September 23rd, 2019 - Wide Spot

 

Dear TNY,

Ugh.  “Wide Spot”.

Like, what the fuck is the point of this story?  How many weeks in a row can you offer up a literary crime?  This is the most mundane, unoriginal, uninteresting, fucking bullshit.  No one is likeable.  More importantly, no one is real.  The only character that has any substance is the vulture.  There’s no arc.  No opportunity for transformation of any of the characters.  It sounds like a fucking writing exercise where a group of fledgling writers were given a time limit and the constraints of said time limit prevented the story from actually turning into…well, a story.  So it’s a scene.  Really fucking grand, TNY.  Refer to “Hills Like White Elephants” if you are looking for a single, brief scene that can round the bend and become a story.  Or “Why Don’t You Dance?” 

Guys, I hate you so much.  I do this fucking bullshit every week.  You break my heart every goddamn week. For the last year I got out of school at 1700 on every Monday, drove to the bar, and noodled through your destruction of literature while developing a friendship with the local bartender.  She’s a fucking wonder, by the way.  Spectacular. Real.  More real than any of the characters I’ve seen from you recently. By leagues.

And the rest of the week I would go to this school that teaches traditional wooden boatbuilding.  So imagine that.  Eight hours a day building boats the same way they did 100 years ago.  Not because anyone wants these boats.  Not because it’s a marketable skill.  No no.  It’s eight hours a day trying to master the skill of sweet lines and invisible joinery for the pursuit of the goal itself.  Eight hours a day with people that care enough about something that has been done exceptionally for millennia, a vocation that was fucking necessary for human progress, that they quit their fucking lives for a year and spent that time trying to get a handle on skills that take a lifetime to perfect.  Imagine people that respect the beauty of wood, the craftsmen and women before them, and the human effort that it takes to make a pile of lumber into a fucking vehicle that will carry other humans and goods over the surface of this planet’s largest areas; a vehicle that looks stunning at the same time.  Imagine pouring all of your effort into a gap no bigger than 1/128th of an inch because you know you can make it go away. 
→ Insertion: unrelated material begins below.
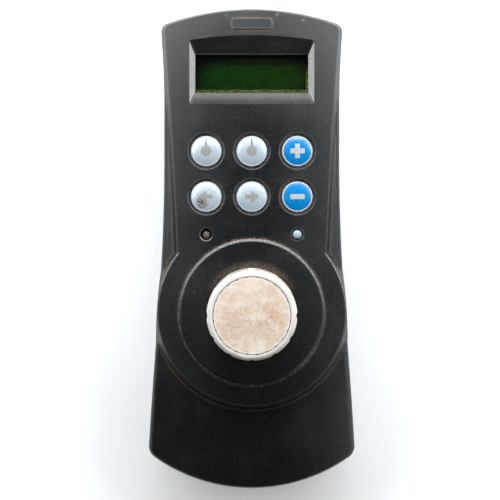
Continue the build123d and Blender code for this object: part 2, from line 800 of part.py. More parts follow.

You, TNY, have no fucking idea what craft is. Your gap is as wide as an ocean.  You represent the end of a beautiful thing.  You are the tip of the spear of the end of literature.  You are the fucking antichrist.

Fuck man, maybe it’s me.  Maybe I care too much about things that were done well way back when.  I certainly can’t stand the way the world is going now.  No one seems to care about a thing done well.  To do a thing well because it means something to oneself.  I assume the vast majority of your readers completely disagree with my perception of what you are doing to literature.  Maybe I’m the antiquated outlier.  Maybe summary is true storytelling and I’m just another old tool rusting away as the world moves past me.

But fuck ‘em.  As a former POTUS once stated, we don’t choose to go to the moon because it’s easy.  We choose these things because they are hard. That last 1/128th of an inch is the most important one.  Writing a perfect story is nearly fucking impossible. This trash you are force-feeding humanity…that ain’t hard, toots. So go, you dumb motherfuckers.  Cater to the reality TV fans.  Continue to fawn over your self-importance.  Alter the whole fucking course of an artform for financial gain at the expense of humanity’s empathy. 

I won’t bend.  We, the few, will be back here.  Taking the beach.  Going to the moon.  Tearing our fucking hearts out and smearing them on the page.  Closing that 1/128” gap.  No matter what you do, you can’t own us.  We live in the heady realm of freedom known to those few who have nothing left to lose.

We’ll be here when you wise up. We’ll be the ones leaning into it. Grinding ourselves into glorious dust. Shimmering with the effort of it. Doing what you can’t. Doing what’s hard.